N.C. OFFICIALS STILL DOUBTFUL ABOUT GOP HOUSE WIN
Raleigh News & Observer: “North Carolina’s state board of elections again declined to certify Republican Mark Harris’ apparent victory over Democrat Dan McCready in the 9th Congressional District on Friday, instead calling for a hearing to discuss the matter on or before Dec. 21. Harris won the race by 905 votes, but the validity of mail-in absentee ballots from Bladen County have been called into question. The evidentiary hearing is due 'to claims of numerous irregularities and concerted fraudulent activities related to absentee mail ballots' and 'to assure that the election is determined without taint,' said Joshua Malcolm, vice chairman of the North Carolina State Board of Elections and Ethics Enforcement. The vote was 7-2 to hold the hearing. Two of the board’s four Republicans voted yes.”
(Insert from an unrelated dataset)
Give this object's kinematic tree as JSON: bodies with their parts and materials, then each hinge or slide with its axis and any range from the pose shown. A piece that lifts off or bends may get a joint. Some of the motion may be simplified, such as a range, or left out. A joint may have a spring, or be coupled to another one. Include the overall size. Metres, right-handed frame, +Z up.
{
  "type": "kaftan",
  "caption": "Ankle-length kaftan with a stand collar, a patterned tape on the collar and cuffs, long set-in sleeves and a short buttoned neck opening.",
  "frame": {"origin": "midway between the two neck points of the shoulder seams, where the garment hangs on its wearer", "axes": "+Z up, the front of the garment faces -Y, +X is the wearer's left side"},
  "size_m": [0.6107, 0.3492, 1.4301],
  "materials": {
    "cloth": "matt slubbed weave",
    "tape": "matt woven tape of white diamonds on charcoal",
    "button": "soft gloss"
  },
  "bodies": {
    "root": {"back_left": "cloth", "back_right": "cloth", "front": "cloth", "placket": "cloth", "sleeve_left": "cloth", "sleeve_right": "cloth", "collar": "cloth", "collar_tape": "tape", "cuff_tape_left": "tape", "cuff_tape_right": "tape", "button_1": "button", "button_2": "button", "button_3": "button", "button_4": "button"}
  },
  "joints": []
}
Pittenger: ‘fully aware’ of misdeeds by ‘unsavory people’ - Roll Call: “As the North Carolina state elections board continues to delay certifying the results of the congressional election in the 9th District over irregularities involving absentee ballots, Rep. Robert Pittenger, the district’s lame-duck congressman, said he was ‘fully aware’ that there were ‘unsavory people’ afoot in one of the counties. ‘We were fully aware of it. There’s some pretty unsavory people out, particularly in Bladen County. And I didn’t have anything to do with them,’ Pittenger said in an interview with Spectrum News in Raleigh. Pittenger, who lost his GOP primary to Baptist minister Mark Harris by 828 votes earlier this year, said he did not know what would happen to the general election results. Harris holds a 905-vote lead over Democrat Dan McCready in the election that has now been cast in doubt.”
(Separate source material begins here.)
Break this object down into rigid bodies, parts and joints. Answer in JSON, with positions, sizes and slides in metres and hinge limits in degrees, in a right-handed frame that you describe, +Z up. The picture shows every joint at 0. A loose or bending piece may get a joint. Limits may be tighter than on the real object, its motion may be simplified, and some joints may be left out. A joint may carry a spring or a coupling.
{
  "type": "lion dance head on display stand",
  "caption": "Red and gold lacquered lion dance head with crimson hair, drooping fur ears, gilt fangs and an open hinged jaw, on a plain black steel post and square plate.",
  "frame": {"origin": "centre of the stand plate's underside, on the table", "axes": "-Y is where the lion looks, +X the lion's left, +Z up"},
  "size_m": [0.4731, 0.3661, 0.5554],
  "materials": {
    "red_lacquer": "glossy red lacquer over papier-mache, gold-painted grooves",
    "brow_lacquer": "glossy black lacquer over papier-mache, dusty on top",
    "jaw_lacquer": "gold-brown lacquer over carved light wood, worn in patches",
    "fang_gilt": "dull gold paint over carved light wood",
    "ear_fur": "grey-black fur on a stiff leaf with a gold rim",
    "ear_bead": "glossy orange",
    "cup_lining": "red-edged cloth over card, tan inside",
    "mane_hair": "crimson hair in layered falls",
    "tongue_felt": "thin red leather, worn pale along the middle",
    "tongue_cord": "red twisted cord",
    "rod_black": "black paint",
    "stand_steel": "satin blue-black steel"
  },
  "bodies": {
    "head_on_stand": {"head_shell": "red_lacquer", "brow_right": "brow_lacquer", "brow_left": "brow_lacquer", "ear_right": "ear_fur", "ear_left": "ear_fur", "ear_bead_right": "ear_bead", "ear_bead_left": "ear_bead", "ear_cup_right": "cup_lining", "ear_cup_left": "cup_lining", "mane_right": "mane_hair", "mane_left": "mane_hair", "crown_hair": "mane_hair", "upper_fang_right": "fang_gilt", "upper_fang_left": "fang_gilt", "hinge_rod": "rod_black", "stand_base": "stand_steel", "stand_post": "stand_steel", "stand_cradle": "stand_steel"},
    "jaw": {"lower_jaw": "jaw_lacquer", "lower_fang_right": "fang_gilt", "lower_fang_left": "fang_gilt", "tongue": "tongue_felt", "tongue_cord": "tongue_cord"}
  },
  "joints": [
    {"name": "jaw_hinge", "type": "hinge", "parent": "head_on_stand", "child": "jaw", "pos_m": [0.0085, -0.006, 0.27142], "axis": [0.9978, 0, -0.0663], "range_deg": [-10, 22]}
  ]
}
ZINKE SAYS HOUSE DEM IS A DRUNK 
Fox News: “Interior Secretary Ryan Zinke ripped into Arizona Democratic Rep. Raúl Grijalva on Friday and accused him of past ‘drunken and hostile behavior’ after the lawmaker called for the Cabinet member’s resignation earlier in the day. In a remarkably scathing Twitter post, Zinke referenced past news reports that Grijalva in 2015 paid a female aide on Capitol Hill nearly $50,000 in a taxpayer-funded settlement after she complained about his drinking and office environment. ‘It is hard for him to think straight from the bottom of the bottle,’ Zinke said of Grijalva. ‘This is coming from a man who used nearly $50,000 in tax dollars as hush money to cover up his drunken and hostile behavior. He should resign and pay back the taxpayers for the hush money and the tens of thousands of dollars he forced my department to spend investigating unfounded allegations.’”

PLAY-BY-PLAY
Trump avoids Putin as G20 summit gets underway WaPo

Rep. Cheri Bustos elected as DCCC’s next boss Politico

Another term for McDaniel as RNC chairwomanThe Detroit News

Virginia could see anti-gerrymandering amendment Richmond Times-Dispatch 

AUDIBLE: THAT’S SHOWBIZ BABY
“I may end up as a screenwriter, who knows — it's time for this guy to go to Hollywood, baby!” – Rep. Dana Rohrabacher, R-Calif., told Casey Tolan of the Mercury News, on his post-election plans after losing to Democrat Harley Rouda

ANY GIVEN SUNDAY
This weekend Mr. Sunday will be live from the Ronald Reagan Presidential Library. Tune in as he sits down with Secretary of State Mike Pompeo, Sen. Ben Cardin, D-Md., retired Gen. Jack Keane and former Under Secretary of Defense, Michele Flournoy. Watch “Fox News Sunday with Chris Wallace.” Check local listings for broadcast times in your area.

#mediabuzz - Host Howard Kurtz has the latest take on the week’s media coverage. Watch #mediabuzz Sundays at 11 a.m. ET.

Share your color commentary: Email us at HALFTIMEREPORT@FOXNEWS.COM and please make sure to include your name and hometown.

‘[WE] HAVE VERIFIED THAT NEW MEXICO IS A STATE’
WRC-TV: “A groom encountered a surprising snag when trying to get a marriage license in D.C. last week: A clerk told him his New Mexico identification wasn't acceptable because it was from outside the United States. ‘She was so sincere. She said, ‘I'm sorry, my supervisor says we can't accept international driver's licenses,’’ recounted Gavin Clarkson, who went to get a license with his now-wife, Marina, at the D.C. Marriage Bureau on Nov. 20. Clarkson said that when he first presented his license to the clerk, she looked at it, went to talk to the supervisor and then asked to see his ‘New Mexico passport,’ he told NBC Washington on a phone call Friday. He said the clerk was embarrassed and apologetic once the matter was straightened out. After he informed her that New Mexico was indeed a state, she again went to speak with her supervisor, then told Clarkson, ‘‘My supervisor and I have verified that New Mexico is a state,’’ he recounted. ‘Basically, they went back and did a Google search,’ he said. At one point, the clerk also complimented him on his English, he said, noting that his now-wife, who is an immigrant, thought it was hilarious.”

AND NOW, A WORD FROM CHARLES…
“It is an old liberal theme that conservative ideas, being red in tooth and claw, cannot possibly emerge from any notion of the public good.” – Charles Krauthammer (1950-2018) writing in the Washington Post on Feb. 5, 2010.